— start Information provided —

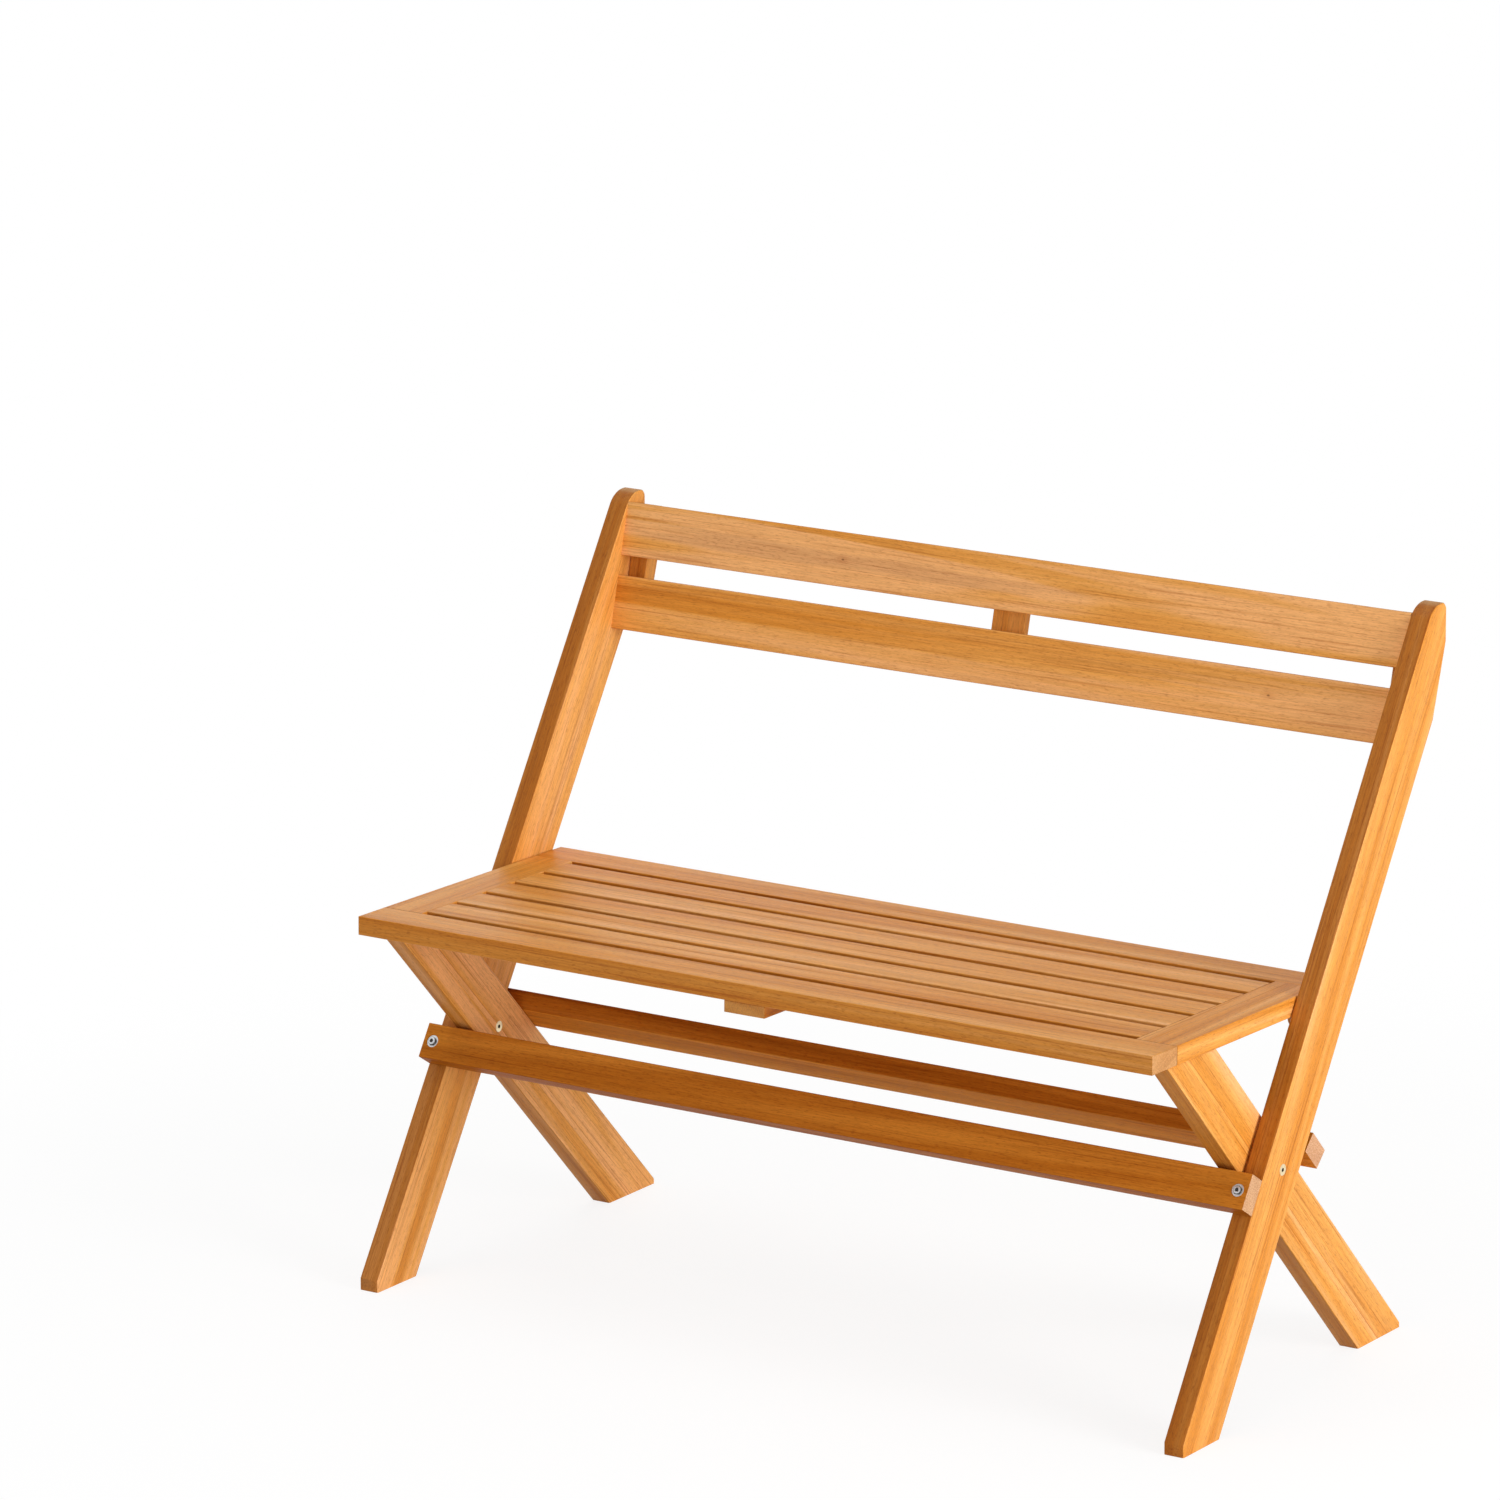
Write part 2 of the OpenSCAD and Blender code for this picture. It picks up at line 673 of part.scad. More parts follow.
// Block let into the end rail, with a round end below the seat about the hinge axis
module hinge_block() {
    color(wood) in_seat() difference() {
        plate(block_in_x, block_out_x) {
            translate([hinge_d - hinge_foot_l, -seat_t])
                square([hinge_foot_l + hinge_boss_r, hinge_foot_t]);
            translate([hinge_d - hinge_boss_r, -seat_t - hinge_drop]) square([2 * hinge_boss_r, hinge_drop]);
            intersection() {
                translate([hinge_d, -seat_t - hinge_drop]) circle(hinge_boss_r);
                translate([hinge_d - hinge_boss_r, -seat_t - hinge_drop - hinge_boss_r])
                    square([2 * hinge_boss_r, hinge_boss_r]);
            }
        }
        bar(block_in_x - over, block_out_x + over, [hinge_d, -seat_t - hinge_drop],
            hinge_pin_d / 2 + pin_fit);
        hinge_screws_cut();
    }
}

module hinge_housing() {
    translate([block_in_x - tenon_fit, hinge_d - hinge_foot_l - tenon_fit, -seat_t - over]) cube([
        hinge_block_t + 2 * tenon_fit, hinge_foot_l + hinge_boss_r + 2 * tenon_fit, hinge_foot_t + over
    ]);
}

module at_hinge_screws() {
    for (d = hinge_screw_ds) translate([block_in_x + hinge_block_t / 2, d, -seat_t]) children();
}

module hinge_screws_cut() {
    at_hinge_screws() screw_solid(seat_t - hinge_screw_web, pin_fit);
}

module hinge_block_screws() {
    color(zinc) in_seat() on_both() at_hinge_screws() wood_screw(seat_t - hinge_screw_web);
}

// Steel pin held in the hinge block, which turns in the post
module hinge_pin() {
    color(zinc) translate([block_in_x, hinge[0], hinge[1]]) rotate([0, 90, 0])
        pin(post_in_x + hinge_pin_in - block_in_x, hinge_pin_d);
}

function back_slat_z(i) = -i * (back_slat_w + back_gap) - back_slat_w / 2;

// Dowels from the cleats and the batten into the slats, with Y to the rear
module slat_dowels(fit, spare) {
    for (i = [0, 1], side = [-1, 1], x = [-cleat_in_x - cleat_t / 2, 0, cleat_in_x + cleat_t / 2])
        translate([x, back_slat_t - dowel_in - spare, back_slat_z(i) + side * back_dowel_pitch / 2])
            rotate([-90, 0, 0])
                cylinder(h = dowel_in + back_batten_t - dowel_web + 2 * spare, r = dowel_d / 2 + fit);
}

// Dowels from the right cleat into the right post
module cleat_dowels(fit, spare) {
    for (i = [0, 1])
        bar(post_in_x - dowel_in - spare, post_in_x + dowel_in + spare,
            [back_slat_t + dowel_d + pin_chamfer, back_slat_z(i)], dowel_d / 2 + fit);
}

module cleat_dowel_holes() {
    cleat_dowels(pin_fit, spare_depth);
}

module back_slat(i) {
    color(wood_light) in_back() difference() {
        board(2 * post_in_x, 0, back_slat_t,
            back_slat_z(i) - back_slat_w / 2, back_slat_z(i) + back_slat_w / 2);
        slat_dowels(pin_fit, tenon_fit);
    }
}

// Cleat against the post's inner face, with its rear edge in line with the post's
module back_cleat() {
    color(wood) difference() {
        eased_plate(cleat_in_x, post_in_x, cleat_pts);
        in_back() slat_dowels(pin_fit, tenon_fit);
        in_back() cleat_dowels(pin_fit, tenon_fit);
    }
}

module back_batten() {
    color(wood) in_back() difference() {
        rotate([0, 90, 0]) translate([back_h / 2, 0, 0])
            free_board(back_h, back_slat_t, back_slat_t + back_batten_t,
                -back_batten_w / 2, back_batten_w / 2);
        slat_dowels(pin_fit, tenon_fit);
    }
}

module back_dowels() {
    color(wood_light) in_back() {
        slat_dowels(0, 0);
        on_both() cleat_dowels(0, 0);
    }
}

on_left() post();  // left_post
post();  // right_post
on_left() leg();  // left_leg
leg();  // right_leg
front_stretcher();
rear_stretcher();
on_left() pivot_nut();  // left_pivot_nut
pivot_nut();  // right_pivot_nut
on_left() pivot_bolt();  // left_pivot_bolt
pivot_bolt();  // right_pivot_bolt
pivot_spacers();
color(zinc) on_both() at_front_bolt() stretcher_bolt();  // front_stretcher_bolts
color(zinc) on_both() at_front_bolt() washer();  // front_stretcher_washers
color(brass) on_both() at_front_bolt() threaded_insert();  // front_threaded_inserts
color(brass) on_both() at_rear_bolt() stretcher_bolt();  // rear_stretcher_bolts
color(brass) on_both() at_rear_bolt() washer();  // rear_stretcher_washers
color(brass) on_both() at_rear_bolt() threaded_insert();  // rear_threaded_inserts
on_left() locating_pin();  // left_locating_pin
locating_pin();  // right_locating_pin
seat_rail(0);  // seat_front_rail
seat_rail(seat_d - seat_rail_w);  // seat_rear_rail
on_left() seat_end_rail();  // seat_left_rail
seat_end_rail();  // seat_right_rail
seat_slat(0);  // seat_slat_1
seat_slat(1);  // seat_slat_2
seat_slat(2);  // seat_slat_3
seat_slat(3);  // seat_slat_4
seat_slat(4);  // seat_slat_5
seat_batten();
seat_batten_screws();
on_left() hinge_block();  // left_hinge_block
hinge_block();  // right_hinge_block
hinge_block_screws();
on_left() hinge_pin();  // left_hinge_pin
hinge_pin();  // right_hinge_pin
back_slat(0);  // upper_back_slat
back_slat(1);  // lower_back_slat
on_left() back_cleat();  // left_back_cleat
back_cleat();  // right_back_cleat
back_batten();
back_dowels();
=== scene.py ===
# Folding garden bench of oiled hardwood, dressed and lit for its picture. Lengths are in
# metres. The bench is put together here in the order in which a joiner would do it.

import random
from math import cos, pi, radians, sin

import bmesh
import bpy
from mathutils import Matrix, Vector


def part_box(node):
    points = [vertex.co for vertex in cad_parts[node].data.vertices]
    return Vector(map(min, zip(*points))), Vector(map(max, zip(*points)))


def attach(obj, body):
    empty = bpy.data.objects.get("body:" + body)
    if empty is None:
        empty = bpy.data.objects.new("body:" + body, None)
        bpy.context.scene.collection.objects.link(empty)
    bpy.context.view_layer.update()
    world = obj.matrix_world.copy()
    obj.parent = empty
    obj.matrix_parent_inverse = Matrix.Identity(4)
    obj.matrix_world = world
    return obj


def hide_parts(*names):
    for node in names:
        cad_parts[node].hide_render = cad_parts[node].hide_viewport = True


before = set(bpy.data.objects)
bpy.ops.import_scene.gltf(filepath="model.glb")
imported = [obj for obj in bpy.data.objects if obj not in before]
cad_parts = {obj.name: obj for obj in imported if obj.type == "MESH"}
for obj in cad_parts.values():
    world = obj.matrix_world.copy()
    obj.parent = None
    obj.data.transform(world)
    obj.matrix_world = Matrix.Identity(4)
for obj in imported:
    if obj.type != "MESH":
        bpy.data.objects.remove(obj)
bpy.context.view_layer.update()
scene = bpy.context.scene


# Posts: two shaped planks of oiled hardwood that lean back from the floor and carry the
# backrest. Each is sawn from one board, its edges are chamfered and rounded over with
# sandpaper, and it is rubbed with a warm orange oil.

same_point = 2e-6
facet_angle = radians(1)
crisp_angle = radians(50)


class Shade:
    """An output of a shader node. Arithmetic on shades adds the Math nodes for it."""

    def __init__(self, finish, socket):
        self.finish = finish
        self.socket = socket

    def __add__(self, other):
        return self.finish.math("ADD", self, other)

    def __sub__(self, other):
        return self.finish.math("SUBTRACT", self, other)

    def __rsub__(self, other):
        return self.finish.math("SUBTRACT", other, self)

    def __mul__(self, other):
        return self.finish.math("MULTIPLY", self, other)

    __radd__ = __add__
    __rmul__ = __mul__


class Nodes:
    """A node tree, and the one way in which its nodes are made."""

    def __init__(self, tree):
        self.tree = tree

    def plug(self, socket, value):
        """Links a shade to a socket, or writes a number, a colour or a vector there."""
        if isinstance(value, Shade):
            self.tree.links.new(value.socket, socket)
        elif socket.type == "RGBA":
            socket.default_value = (*value, 1)
        else:
            socket.default_value = value

    def node(self, kind, settings, sockets, output=0):
        """Any node: its settings first, then the values or links of its sockets."""
        node = self.tree.nodes.new("ShaderNode" + kind)
        for name, value in settings.items():
            if name == "stops":
                ramp = node.color_ramp.elements
                while len(ramp) < len(value):
                    ramp.new(1)
                for element, (place, colour) in zip(ramp, value):
                    element.position = place
                    element.color = (*colour, 1)
            else:
                setattr(node, name, value)
        for name, value in sockets.items():
            self.plug(node.inputs[name], value)
        return Shade(self, node.outputs[output])

    def math(self, operation, *values):
        return self.node("Math", {"operation": operation}, dict(enumerate(values)))

    def stretch(self, vector, scales, shift=(0, 0, 0)):
        """The vector with each number times its scale, and then shifted."""
        return self.node("VectorMath", {"operation": "MULTIPLY_ADD"},
                         {0: vector, 1: scales, 2: shift})

    def noise(self, vector, detail=2, roughness=0.5):
        return self.node("TexNoise", {}, {"Vector": vector, "Scale": 1, "Detail": detail,
                                          "Roughness": roughness})

    def ease(self, value, low, high):
        """0 up to low, 1 from high, and smooth between them."""
        return self.node("MapRange", {"interpolation_type": "SMOOTHSTEP"},
                         {"Value": value, "From Min": low, "From Max": high})

    def marks(self, place, count, shift, sharpness, detail=2, roughness=0.5):
        """Marks left by growth or by a tool, 1 in each mark and 0 between them. count is how
        many fit in a metre each way, and sharpness is where their edges begin and end."""
        spots = self.noise(self.stretch(place, count, shift), detail, roughness)
        return self.ease(spots, *sharpness)

    def apart(self, vector):
        """The three numbers of a vector."""
        split = self.node("SeparateXYZ", {}, {0: vector})
        return [Shade(self, output) for output in split.socket.node.outputs]

    def mix(self, share, first, second, how="MIX"):
        """This share of the second colour over the first."""
        return self.node("Mix", {"data_type": "RGBA", "blend_type": how},
                         {0: share, 6: first, 7: second}, 2)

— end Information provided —

Exactly and exclusively, reproduce the lines that start at the line containing "color(brass) on_both() at_rear_bolt() stretcher_bolt();" and end at the line containing "obj.data.transform(world)", inclusive of both.

Complete response:
color(brass) on_both() at_rear_bolt() stretcher_bolt();  // rear_stretcher_bolts
color(brass) on_both() at_rear_bolt() washer();  // rear_stretcher_washers
color(brass) on_both() at_rear_bolt() threaded_insert();  // rear_threaded_inserts
on_left() locating_pin();  // left_locating_pin
locating_pin();  // right_locating_pin
seat_rail(0);  // seat_front_rail
seat_rail(seat_d - seat_rail_w);  // seat_rear_rail
on_left() seat_end_rail();  // seat_left_rail
seat_end_rail();  // seat_right_rail
seat_slat(0);  // seat_slat_1
seat_slat(1);  // seat_slat_2
seat_slat(2);  // seat_slat_3
seat_slat(3);  // seat_slat_4
seat_slat(4);  // seat_slat_5
seat_batten();
seat_batten_screws();
on_left() hinge_block();  // left_hinge_block
hinge_block();  // right_hinge_block
hinge_block_screws();
on_left() hinge_pin();  // left_hinge_pin
hinge_pin();  // right_hinge_pin
back_slat(0);  // upper_back_slat
back_slat(1);  // lower_back_slat
on_left() back_cleat();  // left_back_cleat
back_cleat();  // right_back_cleat
back_batten();
back_dowels();
=== scene.py ===
# Folding garden bench of oiled hardwood, dressed and lit for its picture. Lengths are in
# metres. The bench is put together here in the order in which a joiner would do it.

import random
from math import cos, pi, radians, sin

import bmesh
import bpy
from mathutils import Matrix, Vector


def part_box(node):
    points = [vertex.co for vertex in cad_parts[node].data.vertices]
    return Vector(map(min, zip(*points))), Vector(map(max, zip(*points)))


def attach(obj, body):
    empty = bpy.data.objects.get("body:" + body)
    if empty is None:
        empty = bpy.data.objects.new("body:" + body, None)
        bpy.context.scene.collection.objects.link(empty)
    bpy.context.view_layer.update()
    world = obj.matrix_world.copy()
    obj.parent = empty
    obj.matrix_parent_inverse = Matrix.Identity(4)
    obj.matrix_world = world
    return obj


def hide_parts(*names):
    for node in names:
        cad_parts[node].hide_render = cad_parts[node].hide_viewport = True


before = set(bpy.data.objects)
bpy.ops.import_scene.gltf(filepath="model.glb")
imported = [obj for obj in bpy.data.objects if obj not in before]
cad_parts = {obj.name: obj for obj in imported if obj.type == "MESH"}
for obj in cad_parts.values():
    world = obj.matrix_world.copy()
    obj.parent = None
    obj.data.transform(world)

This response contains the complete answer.